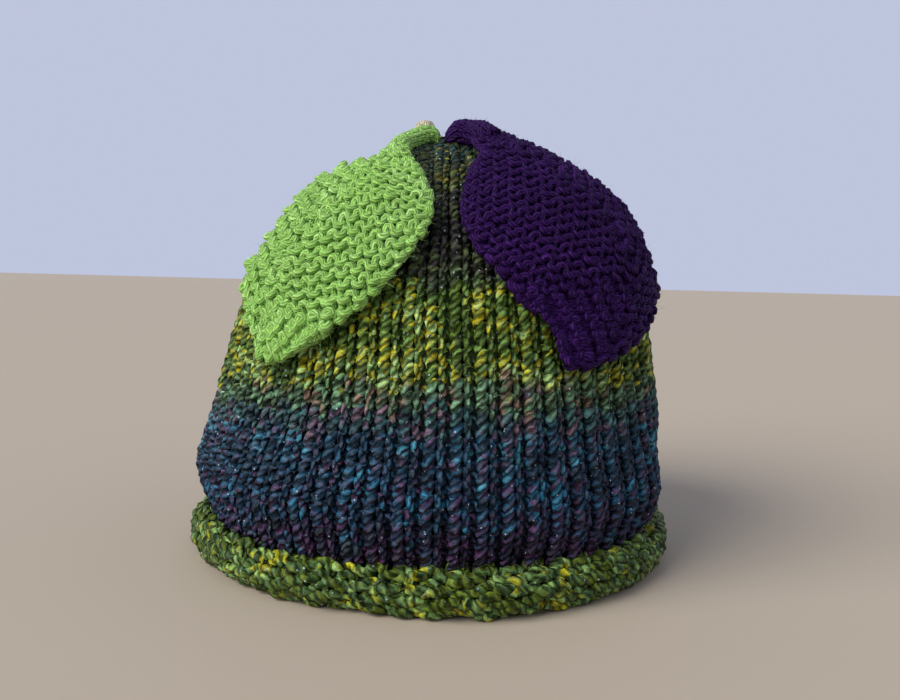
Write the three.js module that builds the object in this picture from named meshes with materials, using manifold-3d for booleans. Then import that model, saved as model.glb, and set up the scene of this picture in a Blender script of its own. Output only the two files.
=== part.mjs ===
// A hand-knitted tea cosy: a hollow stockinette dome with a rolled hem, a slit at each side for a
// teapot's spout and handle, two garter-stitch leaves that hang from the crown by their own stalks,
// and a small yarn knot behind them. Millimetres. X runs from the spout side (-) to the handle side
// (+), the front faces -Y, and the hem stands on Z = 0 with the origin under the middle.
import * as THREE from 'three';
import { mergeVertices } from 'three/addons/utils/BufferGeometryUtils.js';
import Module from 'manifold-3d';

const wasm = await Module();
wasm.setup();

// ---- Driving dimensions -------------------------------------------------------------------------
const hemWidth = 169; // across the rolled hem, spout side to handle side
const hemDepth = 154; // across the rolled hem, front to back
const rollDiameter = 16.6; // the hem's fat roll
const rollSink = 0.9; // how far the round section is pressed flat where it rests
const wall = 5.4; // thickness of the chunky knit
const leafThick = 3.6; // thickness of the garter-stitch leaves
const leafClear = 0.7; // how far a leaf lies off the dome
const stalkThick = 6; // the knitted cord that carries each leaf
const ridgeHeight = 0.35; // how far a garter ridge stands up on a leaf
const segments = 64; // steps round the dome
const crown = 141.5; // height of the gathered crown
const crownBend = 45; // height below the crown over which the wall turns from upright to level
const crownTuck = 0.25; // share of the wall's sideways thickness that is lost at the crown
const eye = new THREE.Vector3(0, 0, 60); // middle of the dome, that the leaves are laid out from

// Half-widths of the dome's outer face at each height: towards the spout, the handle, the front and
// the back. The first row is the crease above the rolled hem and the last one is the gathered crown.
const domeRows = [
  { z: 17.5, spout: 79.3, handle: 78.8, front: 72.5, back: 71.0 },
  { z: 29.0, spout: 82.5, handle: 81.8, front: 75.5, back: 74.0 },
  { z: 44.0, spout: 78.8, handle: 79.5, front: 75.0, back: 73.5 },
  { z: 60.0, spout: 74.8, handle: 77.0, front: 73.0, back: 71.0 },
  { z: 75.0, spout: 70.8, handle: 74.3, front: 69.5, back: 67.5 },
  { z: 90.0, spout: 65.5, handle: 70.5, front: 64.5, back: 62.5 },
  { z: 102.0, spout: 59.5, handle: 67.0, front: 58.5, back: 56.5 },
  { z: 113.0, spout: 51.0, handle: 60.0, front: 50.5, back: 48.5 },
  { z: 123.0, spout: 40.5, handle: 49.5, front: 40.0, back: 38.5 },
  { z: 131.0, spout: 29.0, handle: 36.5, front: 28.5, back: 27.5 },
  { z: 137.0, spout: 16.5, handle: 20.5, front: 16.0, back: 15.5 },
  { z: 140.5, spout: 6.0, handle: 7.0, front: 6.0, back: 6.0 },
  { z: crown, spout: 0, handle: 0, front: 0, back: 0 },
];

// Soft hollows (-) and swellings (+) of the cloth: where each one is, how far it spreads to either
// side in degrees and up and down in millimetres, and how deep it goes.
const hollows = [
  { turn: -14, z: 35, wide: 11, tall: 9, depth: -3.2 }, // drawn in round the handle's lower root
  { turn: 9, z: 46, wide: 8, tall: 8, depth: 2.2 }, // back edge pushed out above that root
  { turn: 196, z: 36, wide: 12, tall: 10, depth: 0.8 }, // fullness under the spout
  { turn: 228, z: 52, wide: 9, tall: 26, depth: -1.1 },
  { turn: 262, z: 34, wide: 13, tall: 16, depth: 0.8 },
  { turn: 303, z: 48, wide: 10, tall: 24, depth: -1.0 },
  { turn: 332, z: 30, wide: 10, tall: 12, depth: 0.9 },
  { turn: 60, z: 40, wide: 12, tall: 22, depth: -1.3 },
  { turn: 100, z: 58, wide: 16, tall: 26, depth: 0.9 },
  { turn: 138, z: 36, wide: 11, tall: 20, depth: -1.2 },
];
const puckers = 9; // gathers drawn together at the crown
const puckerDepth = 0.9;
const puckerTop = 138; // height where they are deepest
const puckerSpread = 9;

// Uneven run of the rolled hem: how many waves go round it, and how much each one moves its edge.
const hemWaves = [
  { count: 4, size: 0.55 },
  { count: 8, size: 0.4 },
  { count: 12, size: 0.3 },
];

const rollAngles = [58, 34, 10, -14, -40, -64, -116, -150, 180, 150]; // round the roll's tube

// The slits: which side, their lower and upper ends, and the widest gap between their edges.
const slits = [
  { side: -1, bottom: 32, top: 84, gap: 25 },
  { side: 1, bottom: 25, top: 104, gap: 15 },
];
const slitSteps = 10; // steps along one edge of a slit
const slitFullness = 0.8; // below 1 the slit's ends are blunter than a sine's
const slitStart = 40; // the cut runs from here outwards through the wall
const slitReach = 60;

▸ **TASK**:
Your task is to quote all of the data word for word.

▸ **TASK SOLUTION**:
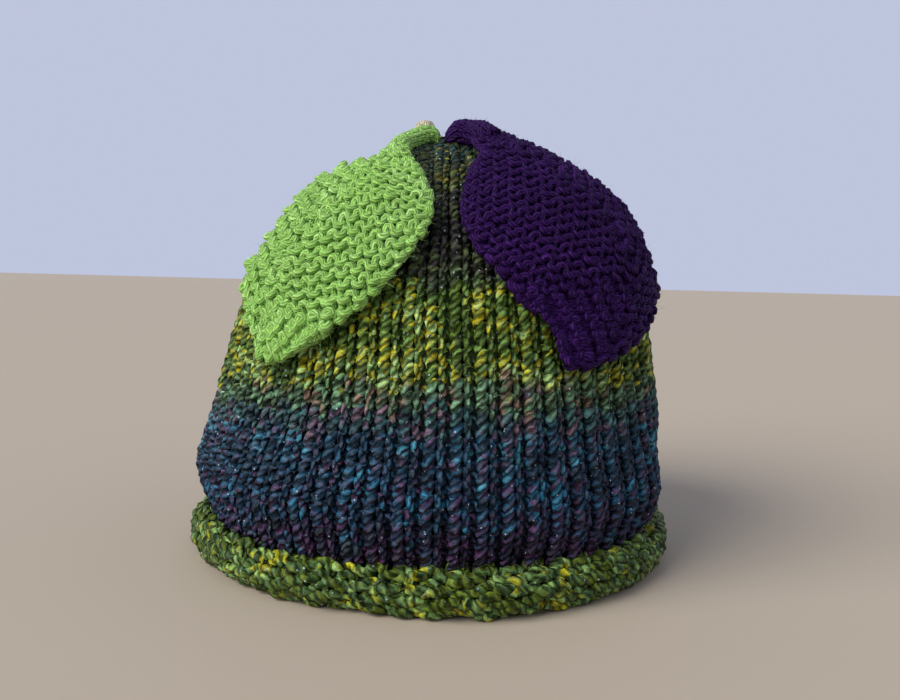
Write the three.js module that builds the object in this picture from named meshes with materials, using manifold-3d for booleans. Then import that model, saved as model.glb, and set up the scene of this picture in a Blender script of its own. Output only the two files.
=== part.mjs ===
// A hand-knitted tea cosy: a hollow stockinette dome with a rolled hem, a slit at each side for a
// teapot's spout and handle, two garter-stitch leaves that hang from the crown by their own stalks,
// and a small yarn knot behind them. Millimetres. X runs from the spout side (-) to the handle side
// (+), the front faces -Y, and the hem stands on Z = 0 with the origin under the middle.
import * as THREE from 'three';
import { mergeVertices } from 'three/addons/utils/BufferGeometryUtils.js';
import Module from 'manifold-3d';

const wasm = await Module();
wasm.setup();

// ---- Driving dimensions -------------------------------------------------------------------------
const hemWidth = 169; // across the rolled hem, spout side to handle side
const hemDepth = 154; // across the rolled hem, front to back
const rollDiameter = 16.6; // the hem's fat roll
const rollSink = 0.9; // how far the round section is pressed flat where it rests
const wall = 5.4; // thickness of the chunky knit
const leafThick = 3.6; // thickness of the garter-stitch leaves
const leafClear = 0.7; // how far a leaf lies off the dome
const stalkThick = 6; // the knitted cord that carries each leaf
const ridgeHeight = 0.35; // how far a garter ridge stands up on a leaf
const segments = 64; // steps round the dome
const crown = 141.5; // height of the gathered crown
const crownBend = 45; // height below the crown over which the wall turns from upright to level
const crownTuck = 0.25; // share of the wall's sideways thickness that is lost at the crown
const eye = new THREE.Vector3(0, 0, 60); // middle of the dome, that the leaves are laid out from

// Half-widths of the dome's outer face at each height: towards the spout, the handle, the front and
// the back. The first row is the crease above the rolled hem and the last one is the gathered crown.
const domeRows = [
  { z: 17.5, spout: 79.3, handle: 78.8, front: 72.5, back: 71.0 },
  { z: 29.0, spout: 82.5, handle: 81.8, front: 75.5, back: 74.0 },
  { z: 44.0, spout: 78.8, handle: 79.5, front: 75.0, back: 73.5 },
  { z: 60.0, spout: 74.8, handle: 77.0, front: 73.0, back: 71.0 },
  { z: 75.0, spout: 70.8, handle: 74.3, front: 69.5, back: 67.5 },
  { z: 90.0, spout: 65.5, handle: 70.5, front: 64.5, back: 62.5 },
  { z: 102.0, spout: 59.5, handle: 67.0, front: 58.5, back: 56.5 },
  { z: 113.0, spout: 51.0, handle: 60.0, front: 50.5, back: 48.5 },
  { z: 123.0, spout: 40.5, handle: 49.5, front: 40.0, back: 38.5 },
  { z: 131.0, spout: 29.0, handle: 36.5, front: 28.5, back: 27.5 },
  { z: 137.0, spout: 16.5, handle: 20.5, front: 16.0, back: 15.5 },
  { z: 140.5, spout: 6.0, handle: 7.0, front: 6.0, back: 6.0 },
  { z: crown, spout: 0, handle: 0, front: 0, back: 0 },
];

// Soft hollows (-) and swellings (+) of the cloth: where each one is, how far it spreads to either
// side in degrees and up and down in millimetres, and how deep it goes.
const hollows = [
  { turn: -14, z: 35, wide: 11, tall: 9, depth: -3.2 }, // drawn in round the handle's lower root
  { turn: 9, z: 46, wide: 8, tall: 8, depth: 2.2 }, // back edge pushed out above that root
  { turn: 196, z: 36, wide: 12, tall: 10, depth: 0.8 }, // fullness under the spout
  { turn: 228, z: 52, wide: 9, tall: 26, depth: -1.1 },
  { turn: 262, z: 34, wide: 13, tall: 16, depth: 0.8 },
  { turn: 303, z: 48, wide: 10, tall: 24, depth: -1.0 },
  { turn: 332, z: 30, wide: 10, tall: 12, depth: 0.9 },
  { turn: 60, z: 40, wide: 12, tall: 22, depth: -1.3 },
  { turn: 100, z: 58, wide: 16, tall: 26, depth: 0.9 },
  { turn: 138, z: 36, wide: 11, tall: 20, depth: -1.2 },
];
const puckers = 9; // gathers drawn together at the crown
const puckerDepth = 0.9;
const puckerTop = 138; // height where they are deepest
const puckerSpread = 9;

// Uneven run of the rolled hem: how many waves go round it, and how much each one moves its edge.
const hemWaves = [
  { count: 4, size: 0.55 },
  { count: 8, size: 0.4 },
  { count: 12, size: 0.3 },
];

const rollAngles = [58, 34, 10, -14, -40, -64, -116, -150, 180, 150]; // round the roll's tube

// The slits: which side, their lower and upper ends, and the widest gap between their edges.
const slits = [
  { side: -1, bottom: 32, top: 84, gap: 25 },
  { side: 1, bottom: 25, top: 104, gap: 15 },
];
const slitSteps = 10; // steps along one edge of a slit
const slitFullness = 0.8; // below 1 the slit's ends are blunter than a sine's
const slitStart = 40; // the cut runs from here outwards through the wall
const slitReach = 60;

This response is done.